En fait, son spectre de réflexion connaît peu de limites et, plus intéressant encore, ne se barde pas de la méthodologie et de la dialectique universitaires qui commencent alors à envahir le champ intellectuel (et qui dominent sans conteste aujourd’hui). Vadeboncoeur s’érigea d’ailleurs à plus d’une reprise contre l’académisme et, plus particulièrement, la philosophie qui prétend rendre compte de l’essence de l’expérience humaine au travers de la seule raison et de systématisations froides et peu attentives au caractère effervescent et fondamentalement hétérogène de l’humanité, notamment dans ses retranchements les plus ultimes, soit l’art et la mystique.

La réflexion de Vadeboncoeur plonge ainsi au cœur d’une expérience humaine extrêmement riche et complexe, celle d’un homme qu’on sent justement profondément marqué par l’art et la métaphysique (davantage comprise au sens de l’expérience que de la réflexion logique). Plus encore, elle s’exprime avec une concision et un élan qui relèvent parfois carrément de la poésie, ce genre peut-être seul capable d’exprimer l’expérience humaine dans toute sa densité.

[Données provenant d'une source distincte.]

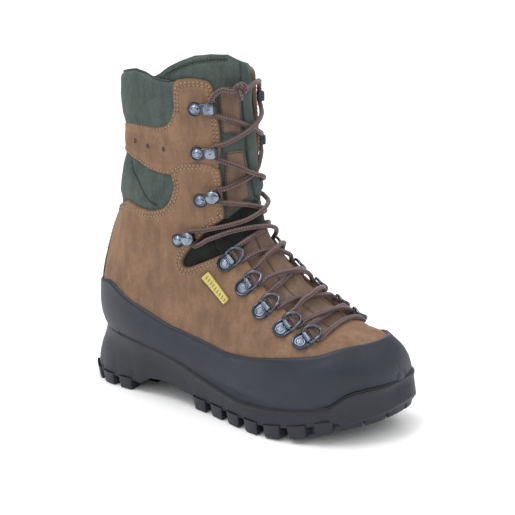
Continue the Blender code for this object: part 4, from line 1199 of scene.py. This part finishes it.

Pour conclure ce bref hommage à l’intellectuel unique que fut Pierre Vadeboncoeur, je vous laisse sur quelques citations choisies au fil de lectures encore trop peu nombreuses de son œuvre. Également, je vous invite à consulter l’édition d’aujourd’hui du quotidien Le Devoir, qui contient un texte inédit de l’essayiste, « Fragments d’éternité » :

http://www.ledevoir.com/societe/actualites-en-societe/282886/pierre-vadeboncoeur-1920-2010-fragments-d-eternite

« L’art substitue aux contingences un univers d’une autre nature, libéré de la vie ordinaire et du quotidien. Il n’y a plus de quotidien. L’homme a cherché de tout temps cet exil ou, pour mieux dire, cette autre existence, soit dans la mystique, soit dans l’art, soit dans la pensée. Nous aspirons sans cesse à sortir ainsi de notre condition.

S’éloigner de la terre, chercher la liberté, échapper à la mort, danser, peindre, chanter, prier, c’est toujours le même mouvement: nous n’avons jamais accepté notre vraie situation. De ce point de vue, notre histoire est celle d’un refus. C’est aussi celle d’une industrie perpétuelle tendant à renverser la loi qui nous astreint à la nécessité. »

– « Fragments d’éternité », publié dans Le Devoir, 12 février 2010

« Mes propos ne sont pas déterminés d’avance. Cette initiale liberté se trouve à la racine de mes articles et de mes livres. J’invente généralement tout à mesure. Je me confie en ce qui en moi sait plus que moi-même. Je n’écris pas comme on raisonne.

Mon écriture consiste à pousser devant des choses que je pressens, que j’aborde sans les connaître encore et que je découvre chemin faisant.

L’objet de ce que j’écris est moins un sujet qu’une expérience – une expérience non ponctuelle, ayant de la durée. »

– « L’ère du fatras », dans La Clef de voûte, 2008, p. 127.

« L’humanité, au fond d’elle-même, fait la distinction, laquelle, disons, est à l’abri des philosophes. Car il y a eu autre chose que des philosophes : des mystiques aussi se sont mêlés de tout cela. À remarquer qu’ils se signalaient beaucoup par la qualité de leur humanité. »

– « L’ère du fatras », dans La Clef de voûte, 2008, p. 148.